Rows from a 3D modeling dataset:
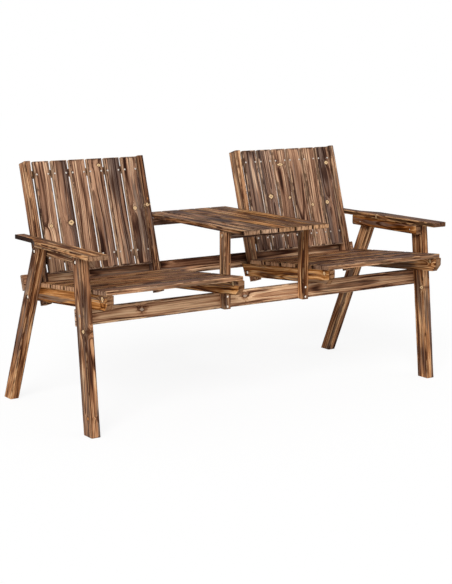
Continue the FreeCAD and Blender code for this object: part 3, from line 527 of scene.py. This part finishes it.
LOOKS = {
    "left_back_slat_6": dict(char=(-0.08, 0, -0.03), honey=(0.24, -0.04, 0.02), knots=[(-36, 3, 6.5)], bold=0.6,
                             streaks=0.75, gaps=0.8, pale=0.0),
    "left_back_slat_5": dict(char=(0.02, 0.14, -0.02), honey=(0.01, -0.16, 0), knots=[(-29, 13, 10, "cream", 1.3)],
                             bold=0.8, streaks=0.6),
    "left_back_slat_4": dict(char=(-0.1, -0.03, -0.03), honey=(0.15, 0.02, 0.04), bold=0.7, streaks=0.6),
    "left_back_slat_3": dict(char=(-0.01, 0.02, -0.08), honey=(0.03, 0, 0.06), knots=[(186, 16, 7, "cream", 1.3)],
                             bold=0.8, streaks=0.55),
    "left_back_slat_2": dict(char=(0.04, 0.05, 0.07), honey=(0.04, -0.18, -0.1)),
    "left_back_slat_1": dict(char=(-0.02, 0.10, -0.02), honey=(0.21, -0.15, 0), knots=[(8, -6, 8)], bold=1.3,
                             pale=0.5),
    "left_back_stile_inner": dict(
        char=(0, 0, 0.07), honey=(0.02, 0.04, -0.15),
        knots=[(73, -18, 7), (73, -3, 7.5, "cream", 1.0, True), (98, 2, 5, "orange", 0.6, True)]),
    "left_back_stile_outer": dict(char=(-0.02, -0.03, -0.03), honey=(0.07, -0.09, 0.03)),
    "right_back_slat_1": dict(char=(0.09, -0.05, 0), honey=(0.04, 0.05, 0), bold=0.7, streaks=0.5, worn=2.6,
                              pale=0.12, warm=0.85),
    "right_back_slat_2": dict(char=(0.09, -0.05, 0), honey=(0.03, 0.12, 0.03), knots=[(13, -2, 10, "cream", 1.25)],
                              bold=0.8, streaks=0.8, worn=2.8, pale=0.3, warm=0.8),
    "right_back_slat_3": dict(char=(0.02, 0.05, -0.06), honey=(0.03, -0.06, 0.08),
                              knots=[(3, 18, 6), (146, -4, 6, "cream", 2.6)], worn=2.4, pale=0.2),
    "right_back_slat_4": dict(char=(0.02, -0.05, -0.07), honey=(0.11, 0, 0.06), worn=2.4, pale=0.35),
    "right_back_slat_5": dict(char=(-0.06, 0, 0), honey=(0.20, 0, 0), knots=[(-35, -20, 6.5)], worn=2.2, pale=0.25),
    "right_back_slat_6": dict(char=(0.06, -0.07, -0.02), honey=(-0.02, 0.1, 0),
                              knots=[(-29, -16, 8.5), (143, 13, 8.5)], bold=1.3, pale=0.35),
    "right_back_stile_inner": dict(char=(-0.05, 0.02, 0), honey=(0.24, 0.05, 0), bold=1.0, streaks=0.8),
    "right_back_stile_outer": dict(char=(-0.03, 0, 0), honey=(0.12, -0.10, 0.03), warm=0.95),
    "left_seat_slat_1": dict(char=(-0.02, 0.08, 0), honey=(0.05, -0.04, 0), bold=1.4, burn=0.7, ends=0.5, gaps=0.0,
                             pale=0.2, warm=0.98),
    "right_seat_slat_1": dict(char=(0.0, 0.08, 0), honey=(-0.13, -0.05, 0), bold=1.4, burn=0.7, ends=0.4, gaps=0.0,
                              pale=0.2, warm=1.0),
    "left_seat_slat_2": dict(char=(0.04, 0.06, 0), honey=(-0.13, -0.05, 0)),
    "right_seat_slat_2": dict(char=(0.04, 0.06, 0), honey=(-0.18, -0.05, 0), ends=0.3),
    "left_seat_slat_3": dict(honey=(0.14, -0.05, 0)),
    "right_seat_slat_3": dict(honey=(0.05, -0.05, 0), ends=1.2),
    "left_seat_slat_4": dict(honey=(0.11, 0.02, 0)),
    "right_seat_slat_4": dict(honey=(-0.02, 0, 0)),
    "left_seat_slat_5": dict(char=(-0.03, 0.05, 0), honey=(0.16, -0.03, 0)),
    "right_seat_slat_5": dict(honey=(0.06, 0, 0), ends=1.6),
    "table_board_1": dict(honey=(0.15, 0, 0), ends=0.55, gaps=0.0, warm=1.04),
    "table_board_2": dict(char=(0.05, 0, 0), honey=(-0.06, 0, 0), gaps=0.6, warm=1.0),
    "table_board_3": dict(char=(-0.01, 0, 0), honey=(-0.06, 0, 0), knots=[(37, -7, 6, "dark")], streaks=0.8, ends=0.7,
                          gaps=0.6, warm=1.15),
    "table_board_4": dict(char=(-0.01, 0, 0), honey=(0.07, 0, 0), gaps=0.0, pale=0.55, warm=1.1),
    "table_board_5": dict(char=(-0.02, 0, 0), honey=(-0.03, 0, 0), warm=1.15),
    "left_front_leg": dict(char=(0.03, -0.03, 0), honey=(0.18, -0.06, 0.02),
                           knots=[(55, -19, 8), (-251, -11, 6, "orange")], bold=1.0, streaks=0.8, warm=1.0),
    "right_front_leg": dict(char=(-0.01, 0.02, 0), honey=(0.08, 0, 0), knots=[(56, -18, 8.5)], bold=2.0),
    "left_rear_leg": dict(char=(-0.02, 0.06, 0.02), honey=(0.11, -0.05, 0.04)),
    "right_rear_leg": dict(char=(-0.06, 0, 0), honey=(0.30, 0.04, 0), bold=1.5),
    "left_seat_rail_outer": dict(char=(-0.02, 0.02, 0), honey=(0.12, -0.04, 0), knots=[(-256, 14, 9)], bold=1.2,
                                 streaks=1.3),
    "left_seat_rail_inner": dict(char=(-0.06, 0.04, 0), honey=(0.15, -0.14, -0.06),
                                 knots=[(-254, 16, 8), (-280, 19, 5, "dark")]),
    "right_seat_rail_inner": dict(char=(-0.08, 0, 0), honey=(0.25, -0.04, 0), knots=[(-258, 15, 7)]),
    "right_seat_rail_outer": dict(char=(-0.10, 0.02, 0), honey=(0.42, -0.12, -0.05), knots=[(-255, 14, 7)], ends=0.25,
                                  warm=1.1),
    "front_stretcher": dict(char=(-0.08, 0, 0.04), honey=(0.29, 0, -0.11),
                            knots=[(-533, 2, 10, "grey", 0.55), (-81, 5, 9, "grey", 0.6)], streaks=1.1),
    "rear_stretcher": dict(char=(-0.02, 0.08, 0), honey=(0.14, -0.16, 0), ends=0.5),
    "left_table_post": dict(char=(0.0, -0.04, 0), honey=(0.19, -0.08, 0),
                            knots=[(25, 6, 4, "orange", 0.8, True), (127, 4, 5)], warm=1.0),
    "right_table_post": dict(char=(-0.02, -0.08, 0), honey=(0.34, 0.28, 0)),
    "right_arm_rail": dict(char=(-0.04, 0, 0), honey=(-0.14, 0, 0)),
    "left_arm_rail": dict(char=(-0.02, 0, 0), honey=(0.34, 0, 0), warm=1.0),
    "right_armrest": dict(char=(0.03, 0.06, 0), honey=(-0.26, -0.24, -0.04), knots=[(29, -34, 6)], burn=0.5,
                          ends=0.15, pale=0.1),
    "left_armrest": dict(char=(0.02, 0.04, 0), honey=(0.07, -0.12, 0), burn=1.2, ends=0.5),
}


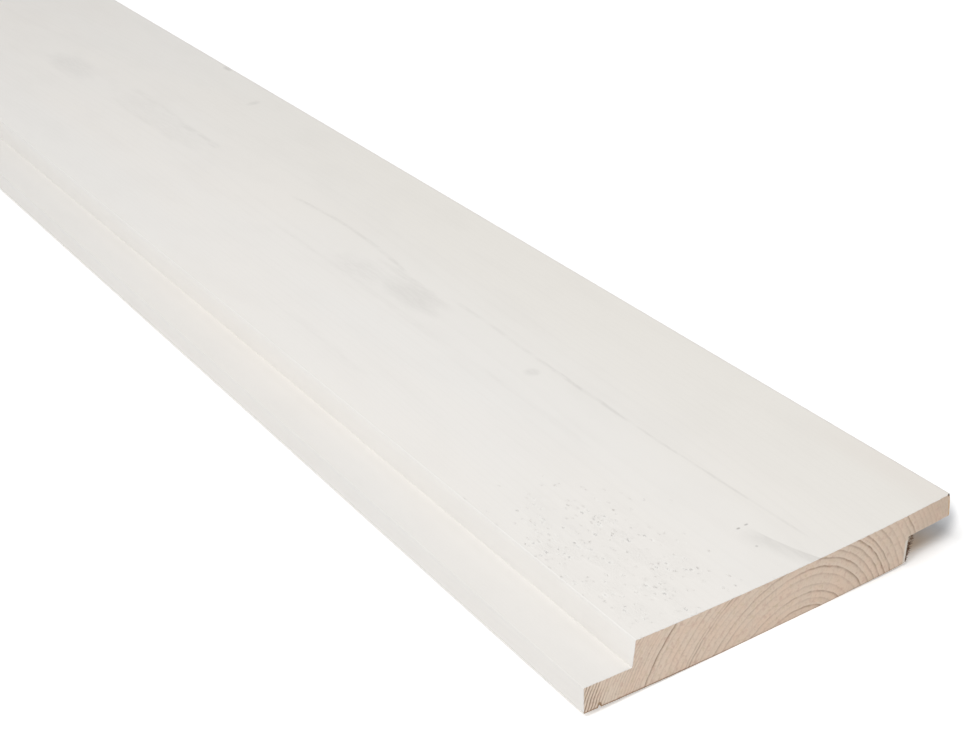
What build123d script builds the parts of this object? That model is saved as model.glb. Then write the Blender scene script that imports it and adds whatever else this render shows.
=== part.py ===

### [Requirements]
Report the number of lines in the entries above that include the string "scene". Give nothing but the number.

### [The reply]
2